Juvenile and his Grills

Juvenile and his Grills

[1] Murray Forman, “Representin’: Race, Space, and Place in Rap Music,” That’s the Joint! The Hip Hop Studies Reader, 2nd Edition (2000): 268.

[2] Roni Sarig, Third Coast: OutKast, Timbaland, and How Hip-Hop Became a Southern Thing (2007): 134

[3] Murray Forman, The ‘hood comes first: Race, space, and place in rap and hip-hop (Middletown, CT: Wesleyan University Press, 2002): 45.

[4] Forman, The ‘hood comes first: 71.

[5] Alona Wartofsky, “Hip-Hop’s New Direction: Rap’s Latest Wave is Called the ‘Dirty South,’ and It’s Already Starting to Clean Up at the Cash Register.” Washington Post (5 Mar. 2000): G1.

[6] Forman, The ‘hood comes first: 174.

[7] Sarig, Third Coast: 24-26.

[8] Ice Cube, June 25, 1990. “Rap’s Dirty South: From Subculture to Pop Culture.” In Rap on Rap: Straight Up Talk on Hip-Hop Culture (1990): 159.

[9] Luther Campbell, “Today they’re trying to censor rap, tomorrow…” In Rap on Rap: Straight Up Talk on Hip-Hop Culture (1990): 171.

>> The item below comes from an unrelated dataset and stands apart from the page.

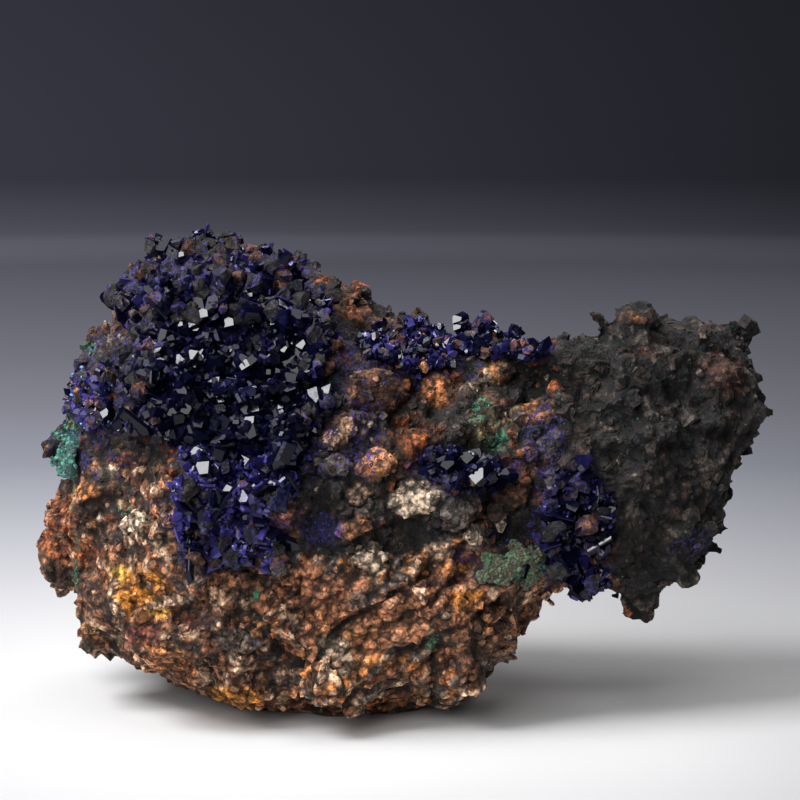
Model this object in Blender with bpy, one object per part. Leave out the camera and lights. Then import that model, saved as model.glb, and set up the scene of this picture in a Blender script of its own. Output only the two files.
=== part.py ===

[10] Sarig, Third Coast: 51.

[11] Sarig, Third Coast: 181.

[12] Sarig, Third Coast: 247.

[13] Alona Wartofsky, “Hip-Hop’s New Direction: Rap’s Latest Wave is Called the ‘Dirty South,’ and It’s Already Starting to Clean Up at the Cash Register.” Washington Post (5 Mar. 2000): G1.

[14] Alona Wartofsky, “Hip-Hop’s New Direction: Rap’s Latest Wave is Called the ‘Dirty South,’ and It’s Already Starting to Clean Up at the Cash Register.” Washington Post (5 Mar. 2000): G1.

[15] Sarig, Third Coast: 187.

[16] Alona Wartofsky, “Hip-Hop’s New Direction: Rap’s Latest Wave is Called the ‘Dirty South,’ and It’s Already Starting to Clean Up at the Cash Register.” Washington Post (5 Mar. 2000): G1.